The attack on Charlie Hebdo and the deaths and injuries are horrific.
Yet sometimes when something like this happens there are a few people who say that religious satire and sarcasm not should be published. Some of these people want legal prohibitions; others do not want legal prohibitions but just want people to self-censor.
To those who say that religious satire and sarcasm not should be published my response is that on the contrary people should be able to heap ridicule, satire and sarcasm on religion. And politics. And which OS is better. Anything. The point is that I have never seen a convincing argument that religion or any thing else should have a special status.
My position is that through the criticism of ideas we improve both individually and as a species. And that criticism can take the form of ponderous tomes written by philosophy professors or it can take the form of a satirical cartoon pointing out the absurdity of some idea. But sometimes we hear the lament: what about the emotional grief that the cartoons caused to some people? This position assumes that the emotional grief is caused by the cartoon. Let me propose that the problem is caused in part by people committing so strongly to an idea that they think it is the most important idea in existance and that it defines them. How tragic. Tragic because as mentioned above criticism of ideas is a method of identify false, illogical and harmful ideas and if one abandons the criticism of ideas then they have abandoned reason and rationality in order to commit to some an idea that they will never fully test.

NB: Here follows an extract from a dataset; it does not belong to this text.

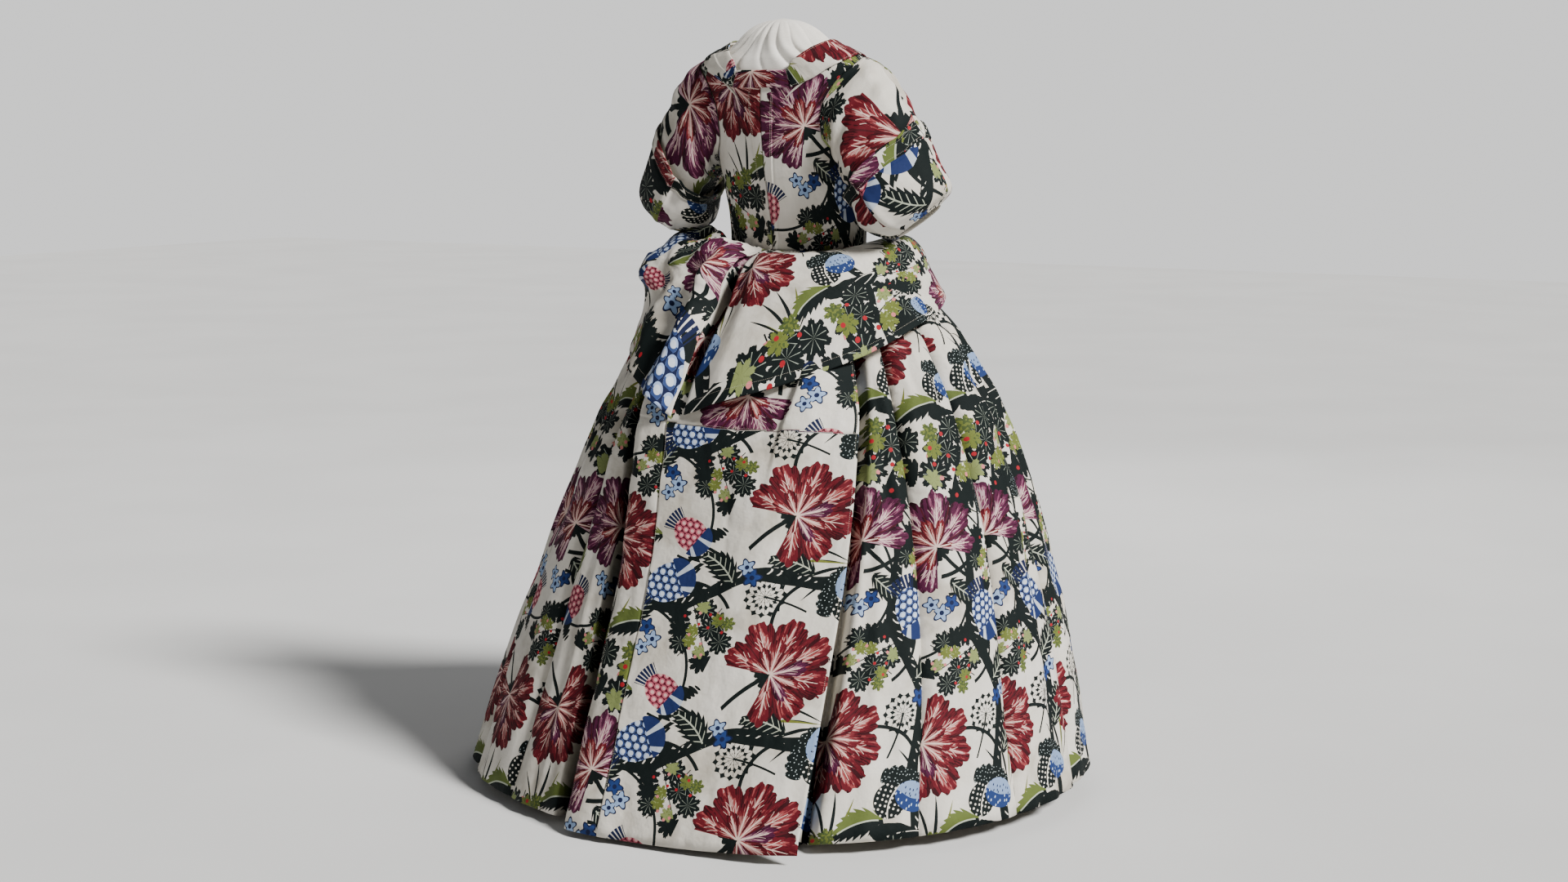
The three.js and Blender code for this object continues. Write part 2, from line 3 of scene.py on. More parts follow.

Consider a gardener who tends the garden to pull out the weeds; what I advocate is that each of us have a similar process of eliminating false, illogical and harmful ideas that each of us may have. Is this easy? No, it is hard. Is it worth doing. I certainly think so.
There are many book, essays, blogs and other tools. One that I have often recommended to persons with an interest in philosophy is the book The Retreat to Commitment written by W. W. Bartley however be warned this is a dense book. The position given in the book is that of Pan-Critical Rationalsim. A more accessible summary of Pan-Critical Rationalism is at
written by my friend Max More.
So let us look a decade or two in the future; how do we avoid similar attacks on those who publish satire and sarcasm? Perhaps each of us should practice cultivating our own mental garden of ideas and encourage others to do likewise. And when it comes to criticism of ideas remember that satire and sarcasm are useful tools. And the master of any craft knows how to use all of the tools.